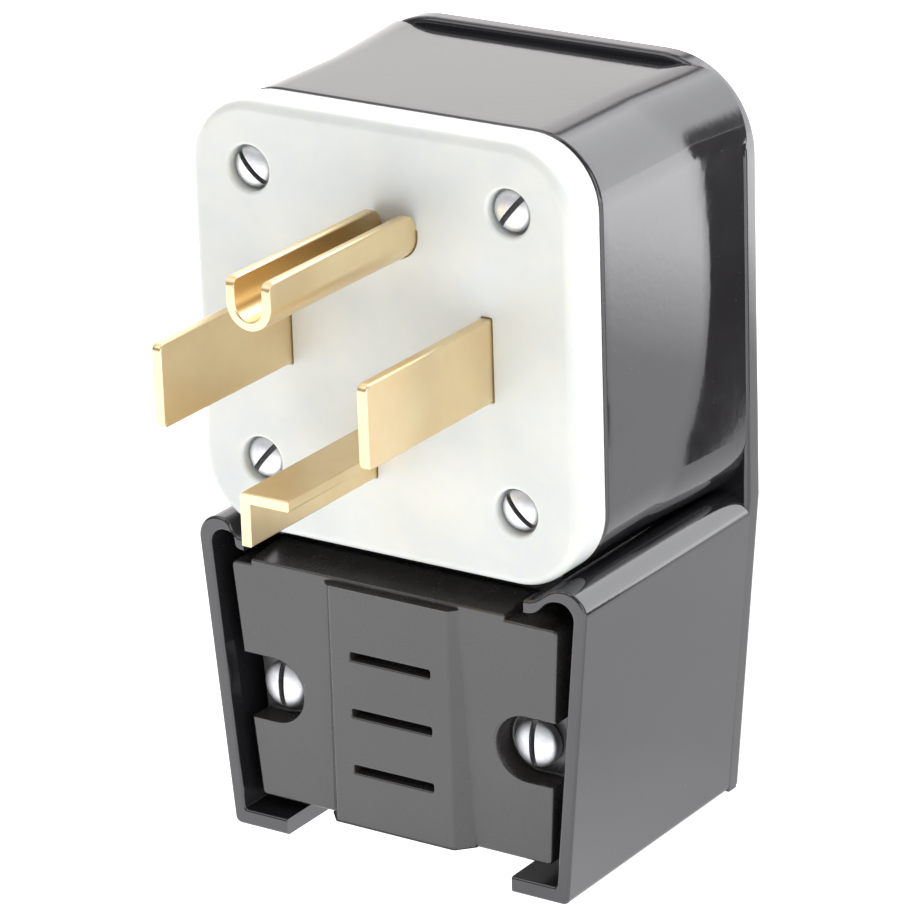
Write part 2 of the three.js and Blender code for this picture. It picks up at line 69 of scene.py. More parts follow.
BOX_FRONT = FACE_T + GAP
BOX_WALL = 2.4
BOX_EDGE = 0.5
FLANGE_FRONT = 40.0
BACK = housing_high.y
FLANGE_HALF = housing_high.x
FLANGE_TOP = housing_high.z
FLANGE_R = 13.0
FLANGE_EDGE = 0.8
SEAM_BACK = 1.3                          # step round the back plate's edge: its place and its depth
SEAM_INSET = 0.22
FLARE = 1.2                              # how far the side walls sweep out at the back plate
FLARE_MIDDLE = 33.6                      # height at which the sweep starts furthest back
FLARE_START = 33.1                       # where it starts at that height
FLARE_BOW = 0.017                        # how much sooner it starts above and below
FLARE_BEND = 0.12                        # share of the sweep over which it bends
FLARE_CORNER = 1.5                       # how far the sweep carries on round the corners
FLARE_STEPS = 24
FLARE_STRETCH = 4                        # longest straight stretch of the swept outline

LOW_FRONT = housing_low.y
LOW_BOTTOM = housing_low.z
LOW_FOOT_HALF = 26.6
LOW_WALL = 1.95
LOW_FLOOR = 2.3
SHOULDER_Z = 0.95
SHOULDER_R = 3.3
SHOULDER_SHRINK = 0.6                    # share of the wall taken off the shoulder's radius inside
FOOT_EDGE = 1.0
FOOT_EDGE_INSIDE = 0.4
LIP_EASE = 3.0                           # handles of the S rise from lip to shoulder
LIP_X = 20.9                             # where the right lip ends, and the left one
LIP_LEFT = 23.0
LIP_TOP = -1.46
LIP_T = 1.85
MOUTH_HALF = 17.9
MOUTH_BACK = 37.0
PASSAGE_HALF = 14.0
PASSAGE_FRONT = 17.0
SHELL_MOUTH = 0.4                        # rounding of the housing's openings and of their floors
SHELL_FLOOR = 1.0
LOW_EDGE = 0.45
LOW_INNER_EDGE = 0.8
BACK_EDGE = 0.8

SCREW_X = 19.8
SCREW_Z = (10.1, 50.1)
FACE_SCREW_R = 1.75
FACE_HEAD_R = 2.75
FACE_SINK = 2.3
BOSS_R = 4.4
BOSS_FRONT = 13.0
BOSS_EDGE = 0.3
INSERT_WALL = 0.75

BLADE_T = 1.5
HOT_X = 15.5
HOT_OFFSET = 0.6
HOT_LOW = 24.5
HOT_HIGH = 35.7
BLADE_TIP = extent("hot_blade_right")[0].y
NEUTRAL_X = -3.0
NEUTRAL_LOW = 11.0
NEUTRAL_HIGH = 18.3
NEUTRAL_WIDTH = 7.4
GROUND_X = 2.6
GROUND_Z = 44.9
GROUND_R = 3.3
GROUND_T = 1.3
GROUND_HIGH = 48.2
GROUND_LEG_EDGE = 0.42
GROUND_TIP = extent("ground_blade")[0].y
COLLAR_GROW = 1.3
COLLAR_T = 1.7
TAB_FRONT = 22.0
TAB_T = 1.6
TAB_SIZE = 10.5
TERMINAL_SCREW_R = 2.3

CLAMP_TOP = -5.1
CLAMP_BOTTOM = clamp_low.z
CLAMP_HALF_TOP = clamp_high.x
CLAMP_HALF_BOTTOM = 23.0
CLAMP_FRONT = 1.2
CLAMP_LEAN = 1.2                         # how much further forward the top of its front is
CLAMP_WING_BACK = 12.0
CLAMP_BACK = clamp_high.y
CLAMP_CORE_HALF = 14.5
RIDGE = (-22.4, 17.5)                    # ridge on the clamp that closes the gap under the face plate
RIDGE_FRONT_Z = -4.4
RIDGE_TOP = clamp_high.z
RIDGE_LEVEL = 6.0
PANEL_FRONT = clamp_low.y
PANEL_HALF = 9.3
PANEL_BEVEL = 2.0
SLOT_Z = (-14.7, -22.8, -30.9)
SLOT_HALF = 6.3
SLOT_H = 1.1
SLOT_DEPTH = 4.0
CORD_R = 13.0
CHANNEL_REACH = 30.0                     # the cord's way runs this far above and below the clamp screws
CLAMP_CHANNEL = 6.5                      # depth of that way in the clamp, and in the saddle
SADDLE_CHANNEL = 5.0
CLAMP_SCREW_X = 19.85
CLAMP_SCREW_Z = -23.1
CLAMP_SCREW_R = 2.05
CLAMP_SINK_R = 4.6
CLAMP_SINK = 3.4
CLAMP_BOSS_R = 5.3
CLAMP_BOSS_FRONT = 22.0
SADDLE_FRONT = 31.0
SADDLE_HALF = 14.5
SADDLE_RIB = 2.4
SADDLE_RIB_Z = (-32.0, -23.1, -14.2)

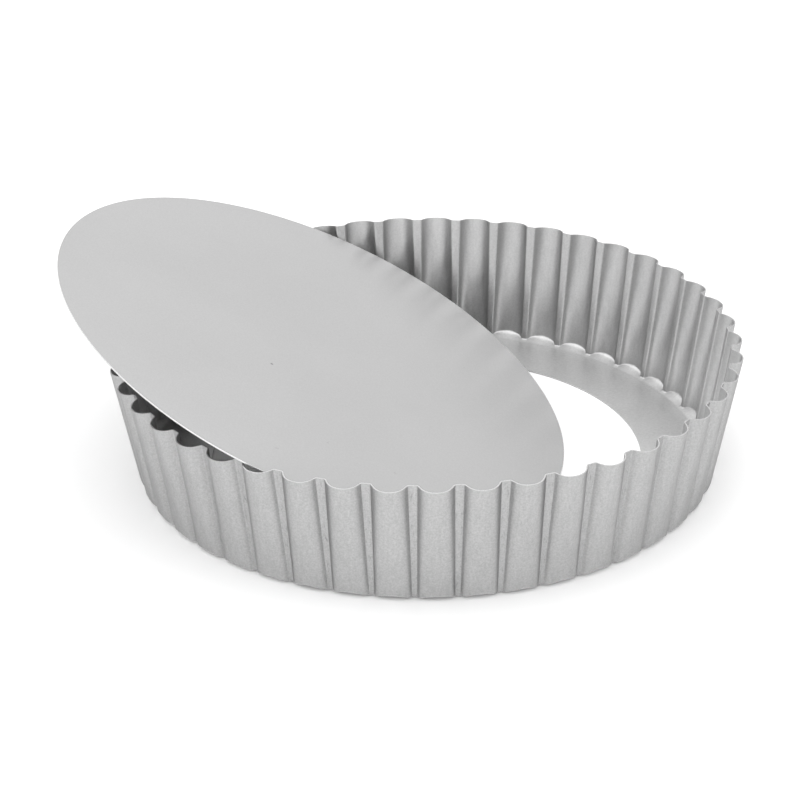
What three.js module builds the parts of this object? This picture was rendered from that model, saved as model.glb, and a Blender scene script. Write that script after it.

----

Give the listing again, word for word.

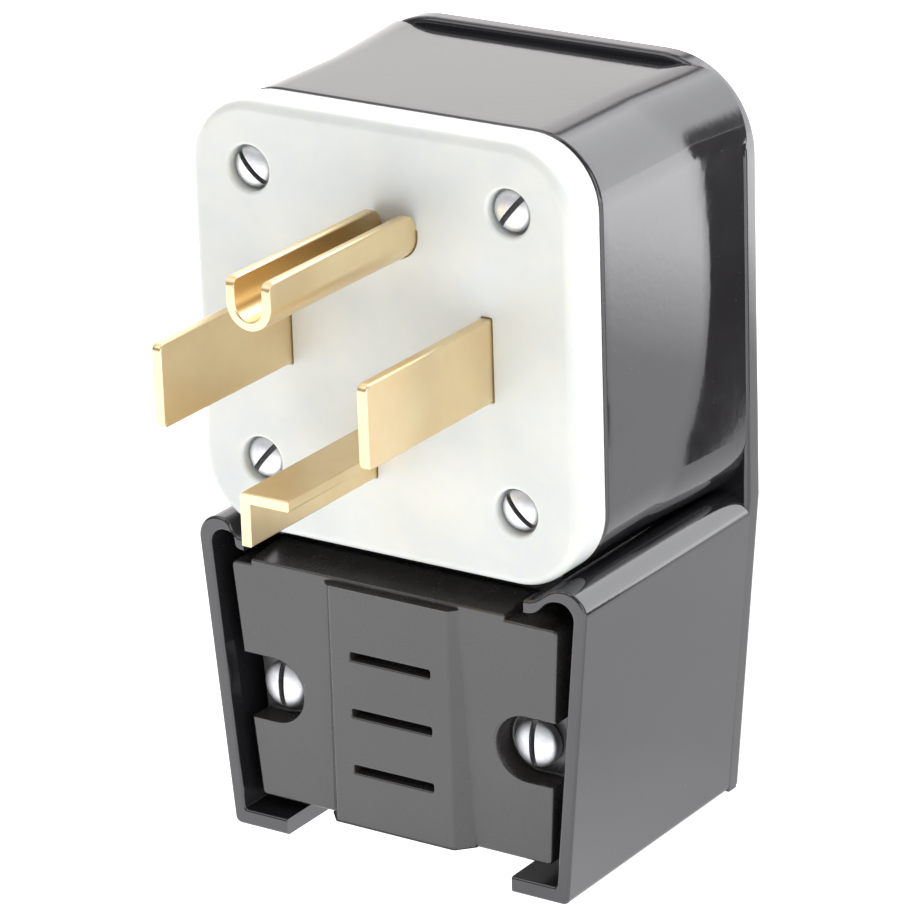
Write part 2 of the three.js and Blender code for this picture. It picks up at line 69 of scene.py. More parts follow.
BOX_FRONT = FACE_T + GAP
BOX_WALL = 2.4
BOX_EDGE = 0.5
FLANGE_FRONT = 40.0
BACK = housing_high.y
FLANGE_HALF = housing_high.x
FLANGE_TOP = housing_high.z
FLANGE_R = 13.0
FLANGE_EDGE = 0.8
SEAM_BACK = 1.3                          # step round the back plate's edge: its place and its depth
SEAM_INSET = 0.22
FLARE = 1.2                              # how far the side walls sweep out at the back plate
FLARE_MIDDLE = 33.6                      # height at which the sweep starts furthest back
FLARE_START = 33.1                       # where it starts at that height
FLARE_BOW = 0.017                        # how much sooner it starts above and below
FLARE_BEND = 0.12                        # share of the sweep over which it bends
FLARE_CORNER = 1.5                       # how far the sweep carries on round the corners
FLARE_STEPS = 24
FLARE_STRETCH = 4                        # longest straight stretch of the swept outline

LOW_FRONT = housing_low.y
LOW_BOTTOM = housing_low.z
LOW_FOOT_HALF = 26.6
LOW_WALL = 1.95
LOW_FLOOR = 2.3
SHOULDER_Z = 0.95
SHOULDER_R = 3.3
SHOULDER_SHRINK = 0.6                    # share of the wall taken off the shoulder's radius inside
FOOT_EDGE = 1.0
FOOT_EDGE_INSIDE = 0.4
LIP_EASE = 3.0                           # handles of the S rise from lip to shoulder
LIP_X = 20.9                             # where the right lip ends, and the left one
LIP_LEFT = 23.0
LIP_TOP = -1.46
LIP_T = 1.85
MOUTH_HALF = 17.9
MOUTH_BACK = 37.0
PASSAGE_HALF = 14.0
PASSAGE_FRONT = 17.0
SHELL_MOUTH = 0.4                        # rounding of the housing's openings and of their floors
SHELL_FLOOR = 1.0
LOW_EDGE = 0.45
LOW_INNER_EDGE = 0.8
BACK_EDGE = 0.8

SCREW_X = 19.8
SCREW_Z = (10.1, 50.1)
FACE_SCREW_R = 1.75
FACE_HEAD_R = 2.75
FACE_SINK = 2.3
BOSS_R = 4.4
BOSS_FRONT = 13.0
BOSS_EDGE = 0.3
INSERT_WALL = 0.75

BLADE_T = 1.5
HOT_X = 15.5
HOT_OFFSET = 0.6
HOT_LOW = 24.5
HOT_HIGH = 35.7
BLADE_TIP = extent("hot_blade_right")[0].y
NEUTRAL_X = -3.0
NEUTRAL_LOW = 11.0
NEUTRAL_HIGH = 18.3
NEUTRAL_WIDTH = 7.4
GROUND_X = 2.6
GROUND_Z = 44.9
GROUND_R = 3.3
GROUND_T = 1.3
GROUND_HIGH = 48.2
GROUND_LEG_EDGE = 0.42
GROUND_TIP = extent("ground_blade")[0].y
COLLAR_GROW = 1.3
COLLAR_T = 1.7
TAB_FRONT = 22.0
TAB_T = 1.6
TAB_SIZE = 10.5
TERMINAL_SCREW_R = 2.3

CLAMP_TOP = -5.1
CLAMP_BOTTOM = clamp_low.z
CLAMP_HALF_TOP = clamp_high.x
CLAMP_HALF_BOTTOM = 23.0
CLAMP_FRONT = 1.2
CLAMP_LEAN = 1.2                         # how much further forward the top of its front is
CLAMP_WING_BACK = 12.0
CLAMP_BACK = clamp_high.y
CLAMP_CORE_HALF = 14.5
RIDGE = (-22.4, 17.5)                    # ridge on the clamp that closes the gap under the face plate
RIDGE_FRONT_Z = -4.4
RIDGE_TOP = clamp_high.z
RIDGE_LEVEL = 6.0
PANEL_FRONT = clamp_low.y
PANEL_HALF = 9.3
PANEL_BEVEL = 2.0
SLOT_Z = (-14.7, -22.8, -30.9)
SLOT_HALF = 6.3
SLOT_H = 1.1
SLOT_DEPTH = 4.0
CORD_R = 13.0
CHANNEL_REACH = 30.0                     # the cord's way runs this far above and below the clamp screws
CLAMP_CHANNEL = 6.5                      # depth of that way in the clamp, and in the saddle
SADDLE_CHANNEL = 5.0
CLAMP_SCREW_X = 19.85
CLAMP_SCREW_Z = -23.1
CLAMP_SCREW_R = 2.05
CLAMP_SINK_R = 4.6
CLAMP_SINK = 3.4
CLAMP_BOSS_R = 5.3
CLAMP_BOSS_FRONT = 22.0
SADDLE_FRONT = 31.0
SADDLE_HALF = 14.5
SADDLE_RIB = 2.4
SADDLE_RIB_Z = (-32.0, -23.1, -14.2)

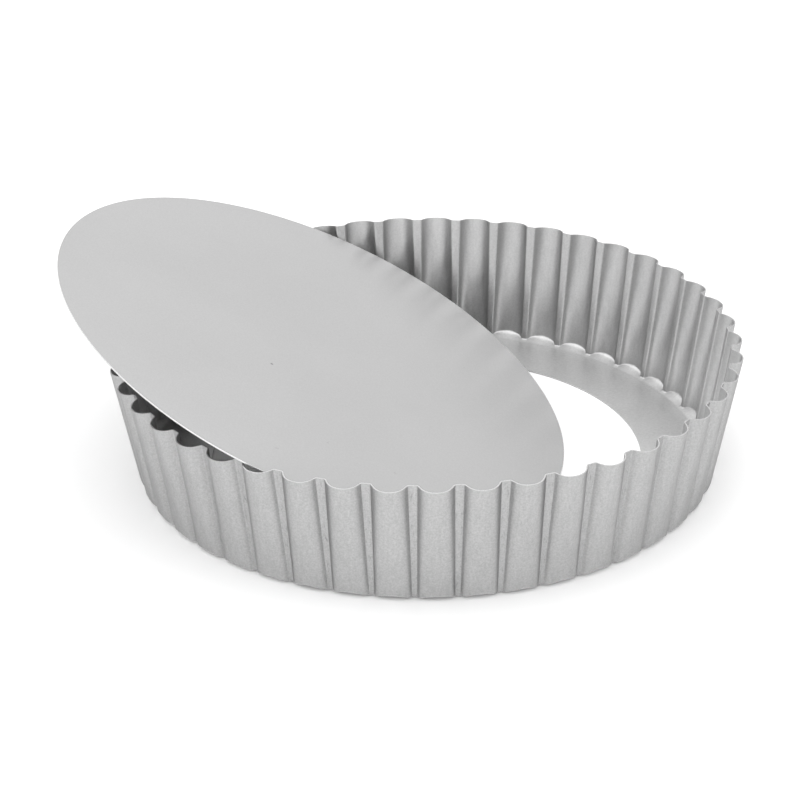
What three.js module builds the parts of this object? This picture was rendered from that model, saved as model.glb, and a Blender scene script. Write that script after it.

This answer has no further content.